Ballydoyle’s third string and the winner of the aforementioned Lingfield race, beating Architecture, this is another daughter of Galileo and she should stay the distance having seen out that Lingfield race in good style. The rest of her form doesn’t really stand out, and whilst the Ballydoyle outsiders often outrun their prices, Seventh Heaven’s role here will surely be to set the race up for Minding and Somehow.
Harlequeen. Trainer: Mick Channon. Jockey: Silvestre De Sousa.
This filly by Canford Cliffs put in a career best performance in the Musidora Stakes at York last month, but that was still only good enough for 4th place behind So Mi Dar, Fireglow and Promising Run, whilst her sole other start this season was a decent second behind Linguistic at Newmarket in April. Thus her only career victory remains her maiden win at Goodwood in September, and whilst she should be able to cope with whatever ground conditions transpire on Friday, this looks a bit too tough to back her with any confidence.
Diamonds Pour Moi. Trainer: Ralph Beckett. Jockey: Oisin Murphy.
Another lightly-raced filly, with just two career starts and only one this season. That was a third behind Somehow in the Cheshire Oaks, where she stayed on well but couldn’t quicken enough to get her head in front at any stage. That form, along with her official rating, suggests she will find several too good for her here.
Australian Queen. Trainer: David Elsworth. Jockey: James Doyle.

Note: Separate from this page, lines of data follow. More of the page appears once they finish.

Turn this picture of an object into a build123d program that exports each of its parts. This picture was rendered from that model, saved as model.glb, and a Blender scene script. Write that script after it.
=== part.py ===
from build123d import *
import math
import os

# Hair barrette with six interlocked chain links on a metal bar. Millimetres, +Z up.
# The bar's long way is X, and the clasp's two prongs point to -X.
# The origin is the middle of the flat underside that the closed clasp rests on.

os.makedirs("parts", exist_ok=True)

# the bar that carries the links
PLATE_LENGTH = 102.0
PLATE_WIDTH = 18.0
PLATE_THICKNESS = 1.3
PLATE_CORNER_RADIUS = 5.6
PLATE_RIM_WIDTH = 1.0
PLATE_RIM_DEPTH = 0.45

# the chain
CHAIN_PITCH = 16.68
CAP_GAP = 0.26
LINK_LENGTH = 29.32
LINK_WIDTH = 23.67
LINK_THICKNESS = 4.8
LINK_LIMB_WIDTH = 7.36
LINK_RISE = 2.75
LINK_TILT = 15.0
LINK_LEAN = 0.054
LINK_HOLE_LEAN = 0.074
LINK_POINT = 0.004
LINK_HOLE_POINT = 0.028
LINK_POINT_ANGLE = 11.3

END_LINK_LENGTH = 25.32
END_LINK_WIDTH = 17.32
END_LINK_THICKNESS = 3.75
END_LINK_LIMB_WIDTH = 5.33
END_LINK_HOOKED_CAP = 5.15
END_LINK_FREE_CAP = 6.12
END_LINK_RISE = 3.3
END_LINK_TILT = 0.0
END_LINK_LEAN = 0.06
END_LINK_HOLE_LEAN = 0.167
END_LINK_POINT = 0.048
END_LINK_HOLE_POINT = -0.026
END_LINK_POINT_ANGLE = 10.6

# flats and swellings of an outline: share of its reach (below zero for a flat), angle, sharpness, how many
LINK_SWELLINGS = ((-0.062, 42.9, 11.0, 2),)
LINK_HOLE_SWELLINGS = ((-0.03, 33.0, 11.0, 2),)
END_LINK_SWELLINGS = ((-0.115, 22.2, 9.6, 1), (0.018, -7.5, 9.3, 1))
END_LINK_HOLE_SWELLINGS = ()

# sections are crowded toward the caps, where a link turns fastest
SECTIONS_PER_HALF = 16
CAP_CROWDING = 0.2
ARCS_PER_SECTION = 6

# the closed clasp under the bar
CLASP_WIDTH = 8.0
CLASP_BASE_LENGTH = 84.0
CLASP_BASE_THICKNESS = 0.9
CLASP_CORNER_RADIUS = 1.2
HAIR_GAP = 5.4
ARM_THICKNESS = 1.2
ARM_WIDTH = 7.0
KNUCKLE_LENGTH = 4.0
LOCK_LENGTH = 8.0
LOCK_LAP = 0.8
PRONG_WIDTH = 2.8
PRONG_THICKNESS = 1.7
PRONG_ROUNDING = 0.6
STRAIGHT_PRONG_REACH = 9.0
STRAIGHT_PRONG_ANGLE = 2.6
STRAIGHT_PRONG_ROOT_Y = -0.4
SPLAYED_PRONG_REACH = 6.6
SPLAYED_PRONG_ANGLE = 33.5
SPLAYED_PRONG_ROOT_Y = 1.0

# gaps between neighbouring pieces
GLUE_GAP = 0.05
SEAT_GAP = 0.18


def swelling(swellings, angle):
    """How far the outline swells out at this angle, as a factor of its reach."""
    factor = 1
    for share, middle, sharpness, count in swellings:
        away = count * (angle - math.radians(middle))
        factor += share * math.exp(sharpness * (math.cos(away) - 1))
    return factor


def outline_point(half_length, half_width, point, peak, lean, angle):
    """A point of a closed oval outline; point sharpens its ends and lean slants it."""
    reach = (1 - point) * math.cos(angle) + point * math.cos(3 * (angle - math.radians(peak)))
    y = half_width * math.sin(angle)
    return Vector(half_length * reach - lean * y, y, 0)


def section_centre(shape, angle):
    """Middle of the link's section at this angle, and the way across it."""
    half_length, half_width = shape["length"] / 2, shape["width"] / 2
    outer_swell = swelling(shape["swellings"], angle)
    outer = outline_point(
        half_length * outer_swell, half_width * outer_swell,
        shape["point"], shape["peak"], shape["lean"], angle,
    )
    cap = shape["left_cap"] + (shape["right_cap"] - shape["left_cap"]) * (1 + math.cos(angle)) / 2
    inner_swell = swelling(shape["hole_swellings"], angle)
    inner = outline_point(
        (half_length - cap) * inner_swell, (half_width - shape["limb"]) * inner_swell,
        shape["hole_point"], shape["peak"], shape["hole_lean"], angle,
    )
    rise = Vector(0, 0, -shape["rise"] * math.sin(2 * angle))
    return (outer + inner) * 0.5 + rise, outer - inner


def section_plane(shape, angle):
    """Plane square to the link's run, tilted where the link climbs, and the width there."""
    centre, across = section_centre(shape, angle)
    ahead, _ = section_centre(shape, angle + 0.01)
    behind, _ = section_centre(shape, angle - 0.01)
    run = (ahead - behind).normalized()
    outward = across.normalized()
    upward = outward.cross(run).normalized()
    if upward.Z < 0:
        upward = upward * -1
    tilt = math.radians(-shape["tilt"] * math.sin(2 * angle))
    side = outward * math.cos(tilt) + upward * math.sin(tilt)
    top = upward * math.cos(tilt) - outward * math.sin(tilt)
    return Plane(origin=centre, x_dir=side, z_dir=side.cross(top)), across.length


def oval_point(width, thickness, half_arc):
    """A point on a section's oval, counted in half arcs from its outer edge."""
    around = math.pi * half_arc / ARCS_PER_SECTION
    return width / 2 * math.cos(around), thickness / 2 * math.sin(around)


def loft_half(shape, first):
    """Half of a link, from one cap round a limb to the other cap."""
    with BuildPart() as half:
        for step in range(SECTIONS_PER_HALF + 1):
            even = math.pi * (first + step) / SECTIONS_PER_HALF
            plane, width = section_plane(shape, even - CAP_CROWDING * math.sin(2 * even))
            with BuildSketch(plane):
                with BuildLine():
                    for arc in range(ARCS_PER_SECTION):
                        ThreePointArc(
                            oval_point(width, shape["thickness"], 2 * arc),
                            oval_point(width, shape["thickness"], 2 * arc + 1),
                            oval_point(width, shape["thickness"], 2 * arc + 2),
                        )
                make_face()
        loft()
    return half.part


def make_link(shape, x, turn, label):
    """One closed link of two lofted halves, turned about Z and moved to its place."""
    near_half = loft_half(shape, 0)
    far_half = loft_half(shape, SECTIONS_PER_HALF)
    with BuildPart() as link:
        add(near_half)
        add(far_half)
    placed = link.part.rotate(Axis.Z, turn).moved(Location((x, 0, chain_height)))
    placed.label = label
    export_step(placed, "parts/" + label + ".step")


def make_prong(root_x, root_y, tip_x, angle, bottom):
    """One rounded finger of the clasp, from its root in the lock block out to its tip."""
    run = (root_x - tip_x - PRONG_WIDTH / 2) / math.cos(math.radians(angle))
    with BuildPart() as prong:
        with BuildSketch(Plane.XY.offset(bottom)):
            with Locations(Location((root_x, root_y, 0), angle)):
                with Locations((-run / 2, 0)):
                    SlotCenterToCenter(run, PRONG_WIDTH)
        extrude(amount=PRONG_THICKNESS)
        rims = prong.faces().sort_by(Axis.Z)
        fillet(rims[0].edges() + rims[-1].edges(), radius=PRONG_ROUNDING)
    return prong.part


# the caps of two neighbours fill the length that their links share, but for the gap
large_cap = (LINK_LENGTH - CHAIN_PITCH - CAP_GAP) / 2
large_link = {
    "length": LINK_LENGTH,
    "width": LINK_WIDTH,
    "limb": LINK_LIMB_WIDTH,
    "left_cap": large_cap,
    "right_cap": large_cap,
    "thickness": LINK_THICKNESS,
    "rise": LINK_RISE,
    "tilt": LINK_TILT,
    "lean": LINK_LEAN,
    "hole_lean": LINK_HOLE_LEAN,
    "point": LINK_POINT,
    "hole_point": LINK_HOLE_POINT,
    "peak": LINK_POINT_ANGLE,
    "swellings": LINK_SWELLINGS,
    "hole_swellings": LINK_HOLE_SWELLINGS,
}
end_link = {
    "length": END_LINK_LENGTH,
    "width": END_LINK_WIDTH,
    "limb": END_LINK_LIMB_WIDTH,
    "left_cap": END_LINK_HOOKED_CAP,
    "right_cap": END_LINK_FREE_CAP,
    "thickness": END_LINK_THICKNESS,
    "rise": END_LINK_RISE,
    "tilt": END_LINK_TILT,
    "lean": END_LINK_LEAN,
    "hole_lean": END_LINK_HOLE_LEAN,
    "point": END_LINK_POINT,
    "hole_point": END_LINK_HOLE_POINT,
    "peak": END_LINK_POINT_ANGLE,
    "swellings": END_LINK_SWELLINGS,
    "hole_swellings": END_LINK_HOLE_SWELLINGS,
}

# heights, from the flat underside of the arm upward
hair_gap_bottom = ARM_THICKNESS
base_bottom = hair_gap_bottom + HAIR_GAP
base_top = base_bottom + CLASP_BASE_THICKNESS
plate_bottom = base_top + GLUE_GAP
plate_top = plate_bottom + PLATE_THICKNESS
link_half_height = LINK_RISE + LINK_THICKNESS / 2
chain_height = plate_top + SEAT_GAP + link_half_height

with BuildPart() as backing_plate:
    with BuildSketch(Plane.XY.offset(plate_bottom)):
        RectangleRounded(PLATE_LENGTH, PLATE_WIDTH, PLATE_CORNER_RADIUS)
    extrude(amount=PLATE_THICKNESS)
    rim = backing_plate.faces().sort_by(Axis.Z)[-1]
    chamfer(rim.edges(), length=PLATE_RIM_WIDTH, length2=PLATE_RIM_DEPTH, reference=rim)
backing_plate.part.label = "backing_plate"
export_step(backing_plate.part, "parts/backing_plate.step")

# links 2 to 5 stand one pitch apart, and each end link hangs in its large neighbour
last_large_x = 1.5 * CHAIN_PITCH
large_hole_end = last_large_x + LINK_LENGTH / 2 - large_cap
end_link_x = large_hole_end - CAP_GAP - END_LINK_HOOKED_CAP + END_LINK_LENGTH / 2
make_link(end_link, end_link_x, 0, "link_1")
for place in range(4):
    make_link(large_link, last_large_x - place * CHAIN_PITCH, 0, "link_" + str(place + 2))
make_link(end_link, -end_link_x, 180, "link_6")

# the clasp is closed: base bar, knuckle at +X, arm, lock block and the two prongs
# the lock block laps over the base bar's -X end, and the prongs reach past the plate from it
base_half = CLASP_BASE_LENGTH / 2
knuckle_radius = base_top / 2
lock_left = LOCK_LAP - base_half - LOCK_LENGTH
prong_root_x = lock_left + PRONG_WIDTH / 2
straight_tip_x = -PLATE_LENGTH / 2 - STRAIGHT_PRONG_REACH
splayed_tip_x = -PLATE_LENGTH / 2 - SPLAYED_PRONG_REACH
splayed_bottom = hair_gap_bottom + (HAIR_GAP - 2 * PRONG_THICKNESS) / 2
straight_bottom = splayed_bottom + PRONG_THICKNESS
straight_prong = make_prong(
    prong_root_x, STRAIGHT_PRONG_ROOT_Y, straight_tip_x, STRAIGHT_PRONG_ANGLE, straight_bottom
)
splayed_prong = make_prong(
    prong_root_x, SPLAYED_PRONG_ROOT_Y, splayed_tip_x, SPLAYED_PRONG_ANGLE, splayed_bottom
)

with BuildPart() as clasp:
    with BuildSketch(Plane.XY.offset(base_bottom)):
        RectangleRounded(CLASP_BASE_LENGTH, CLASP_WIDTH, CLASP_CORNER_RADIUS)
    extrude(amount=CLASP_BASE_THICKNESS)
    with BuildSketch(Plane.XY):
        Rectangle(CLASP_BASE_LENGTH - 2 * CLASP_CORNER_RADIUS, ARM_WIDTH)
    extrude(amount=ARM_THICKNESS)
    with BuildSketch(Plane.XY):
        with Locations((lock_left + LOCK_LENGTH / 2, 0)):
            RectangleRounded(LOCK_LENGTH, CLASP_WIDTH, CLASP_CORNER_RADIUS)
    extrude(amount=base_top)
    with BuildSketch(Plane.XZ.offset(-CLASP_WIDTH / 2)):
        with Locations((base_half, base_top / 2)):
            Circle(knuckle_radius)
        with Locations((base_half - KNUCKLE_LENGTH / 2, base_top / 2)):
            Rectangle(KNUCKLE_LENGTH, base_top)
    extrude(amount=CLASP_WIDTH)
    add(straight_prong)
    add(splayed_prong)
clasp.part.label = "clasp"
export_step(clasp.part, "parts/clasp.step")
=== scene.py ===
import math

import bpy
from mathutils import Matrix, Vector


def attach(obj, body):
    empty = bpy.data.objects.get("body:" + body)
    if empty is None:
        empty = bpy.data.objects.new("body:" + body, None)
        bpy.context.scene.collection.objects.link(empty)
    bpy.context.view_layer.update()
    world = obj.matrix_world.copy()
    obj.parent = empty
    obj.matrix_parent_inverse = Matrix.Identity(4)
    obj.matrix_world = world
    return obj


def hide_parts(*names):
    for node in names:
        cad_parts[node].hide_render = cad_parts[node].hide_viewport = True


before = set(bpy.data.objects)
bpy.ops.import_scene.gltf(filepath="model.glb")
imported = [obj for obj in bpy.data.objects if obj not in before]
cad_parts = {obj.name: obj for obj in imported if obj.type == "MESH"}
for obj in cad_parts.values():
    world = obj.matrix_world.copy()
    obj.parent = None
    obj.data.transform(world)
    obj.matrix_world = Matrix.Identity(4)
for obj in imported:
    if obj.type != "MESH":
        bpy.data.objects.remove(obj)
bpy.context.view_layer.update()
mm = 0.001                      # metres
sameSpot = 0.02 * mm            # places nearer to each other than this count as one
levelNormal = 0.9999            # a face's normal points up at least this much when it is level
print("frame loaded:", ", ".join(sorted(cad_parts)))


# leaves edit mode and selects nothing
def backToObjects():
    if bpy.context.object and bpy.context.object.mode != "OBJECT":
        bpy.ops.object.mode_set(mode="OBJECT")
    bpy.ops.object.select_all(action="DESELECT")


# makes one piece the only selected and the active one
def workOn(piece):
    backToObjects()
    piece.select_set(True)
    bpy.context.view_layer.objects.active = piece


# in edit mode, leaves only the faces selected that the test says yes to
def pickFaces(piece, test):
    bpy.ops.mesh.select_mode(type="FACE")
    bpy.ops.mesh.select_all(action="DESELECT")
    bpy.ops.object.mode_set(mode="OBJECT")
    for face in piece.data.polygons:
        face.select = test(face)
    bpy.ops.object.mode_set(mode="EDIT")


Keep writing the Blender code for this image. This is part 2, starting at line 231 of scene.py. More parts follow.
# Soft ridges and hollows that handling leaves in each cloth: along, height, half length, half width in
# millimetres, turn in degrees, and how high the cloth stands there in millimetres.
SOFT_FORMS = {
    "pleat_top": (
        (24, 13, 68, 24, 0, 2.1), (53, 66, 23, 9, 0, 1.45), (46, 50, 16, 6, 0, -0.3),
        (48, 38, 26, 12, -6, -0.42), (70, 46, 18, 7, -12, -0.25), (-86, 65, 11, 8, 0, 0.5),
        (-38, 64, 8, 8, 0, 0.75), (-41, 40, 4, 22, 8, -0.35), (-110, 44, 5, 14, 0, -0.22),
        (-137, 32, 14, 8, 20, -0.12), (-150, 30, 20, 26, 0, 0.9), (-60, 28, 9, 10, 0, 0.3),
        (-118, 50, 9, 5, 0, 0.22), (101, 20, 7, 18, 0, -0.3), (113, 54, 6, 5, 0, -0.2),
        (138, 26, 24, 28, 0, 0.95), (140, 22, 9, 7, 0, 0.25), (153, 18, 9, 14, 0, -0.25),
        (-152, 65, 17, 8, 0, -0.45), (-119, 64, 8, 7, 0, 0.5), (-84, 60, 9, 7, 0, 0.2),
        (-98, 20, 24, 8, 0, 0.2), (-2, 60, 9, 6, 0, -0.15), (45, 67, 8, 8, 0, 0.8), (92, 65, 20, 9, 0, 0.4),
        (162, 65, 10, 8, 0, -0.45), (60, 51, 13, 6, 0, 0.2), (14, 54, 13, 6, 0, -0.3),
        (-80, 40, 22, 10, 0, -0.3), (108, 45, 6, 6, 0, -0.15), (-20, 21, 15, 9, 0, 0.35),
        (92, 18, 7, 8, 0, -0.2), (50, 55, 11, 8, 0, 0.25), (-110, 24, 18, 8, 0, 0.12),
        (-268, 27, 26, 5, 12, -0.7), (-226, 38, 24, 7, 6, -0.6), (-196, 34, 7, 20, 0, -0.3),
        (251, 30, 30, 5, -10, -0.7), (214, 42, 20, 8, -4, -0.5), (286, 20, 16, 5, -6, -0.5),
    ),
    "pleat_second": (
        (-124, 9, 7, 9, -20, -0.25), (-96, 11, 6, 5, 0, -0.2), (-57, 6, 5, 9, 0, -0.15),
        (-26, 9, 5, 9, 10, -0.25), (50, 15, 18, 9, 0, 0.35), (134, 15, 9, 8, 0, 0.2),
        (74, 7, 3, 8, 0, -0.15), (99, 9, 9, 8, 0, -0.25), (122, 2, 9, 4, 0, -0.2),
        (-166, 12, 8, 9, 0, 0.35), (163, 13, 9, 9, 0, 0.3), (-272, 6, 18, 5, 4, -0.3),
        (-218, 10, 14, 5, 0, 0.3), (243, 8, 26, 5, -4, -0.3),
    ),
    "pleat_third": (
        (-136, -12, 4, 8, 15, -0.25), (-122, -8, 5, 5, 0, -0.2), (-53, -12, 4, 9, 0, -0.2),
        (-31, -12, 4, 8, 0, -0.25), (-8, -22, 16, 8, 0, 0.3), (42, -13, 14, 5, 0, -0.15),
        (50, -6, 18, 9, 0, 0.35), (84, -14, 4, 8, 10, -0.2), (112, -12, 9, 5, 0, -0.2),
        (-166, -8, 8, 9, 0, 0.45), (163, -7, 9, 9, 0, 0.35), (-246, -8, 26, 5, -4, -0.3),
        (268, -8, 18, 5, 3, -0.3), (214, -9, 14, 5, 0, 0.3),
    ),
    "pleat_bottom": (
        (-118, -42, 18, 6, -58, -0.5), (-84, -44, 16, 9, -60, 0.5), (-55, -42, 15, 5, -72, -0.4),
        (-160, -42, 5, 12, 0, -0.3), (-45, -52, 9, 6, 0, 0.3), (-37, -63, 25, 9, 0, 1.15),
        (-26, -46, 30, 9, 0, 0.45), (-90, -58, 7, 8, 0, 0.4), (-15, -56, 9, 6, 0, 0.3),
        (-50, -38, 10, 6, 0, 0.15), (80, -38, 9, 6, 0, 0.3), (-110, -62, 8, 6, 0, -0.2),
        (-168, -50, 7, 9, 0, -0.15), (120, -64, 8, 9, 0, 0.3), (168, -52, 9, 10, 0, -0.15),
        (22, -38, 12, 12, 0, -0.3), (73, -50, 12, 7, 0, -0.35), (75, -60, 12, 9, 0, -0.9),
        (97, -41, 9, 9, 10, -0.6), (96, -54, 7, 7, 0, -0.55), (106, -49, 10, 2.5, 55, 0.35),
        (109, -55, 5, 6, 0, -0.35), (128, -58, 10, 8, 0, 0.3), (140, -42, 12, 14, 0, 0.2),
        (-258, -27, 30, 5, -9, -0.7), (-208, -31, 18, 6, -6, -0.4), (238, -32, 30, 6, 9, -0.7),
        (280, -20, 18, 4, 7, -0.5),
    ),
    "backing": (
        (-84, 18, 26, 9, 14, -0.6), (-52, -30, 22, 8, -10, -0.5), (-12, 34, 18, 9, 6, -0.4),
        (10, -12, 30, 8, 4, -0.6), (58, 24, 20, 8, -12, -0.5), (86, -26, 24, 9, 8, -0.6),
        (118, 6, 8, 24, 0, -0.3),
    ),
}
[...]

This half-sister to Arabian Queen also put in a career best in the Musidora Stakes, but that wasn’t even good enough to finish ahead of Harlequeen that day. Arabian Queen pulled off the mother of shocks at similar odds when beating Golden Horn in the Juddmonte International, prompting a scintillating display of grumpiness from David Elsworth, but it would be an even bigger surprise if Australian Queen beats this field to the prize.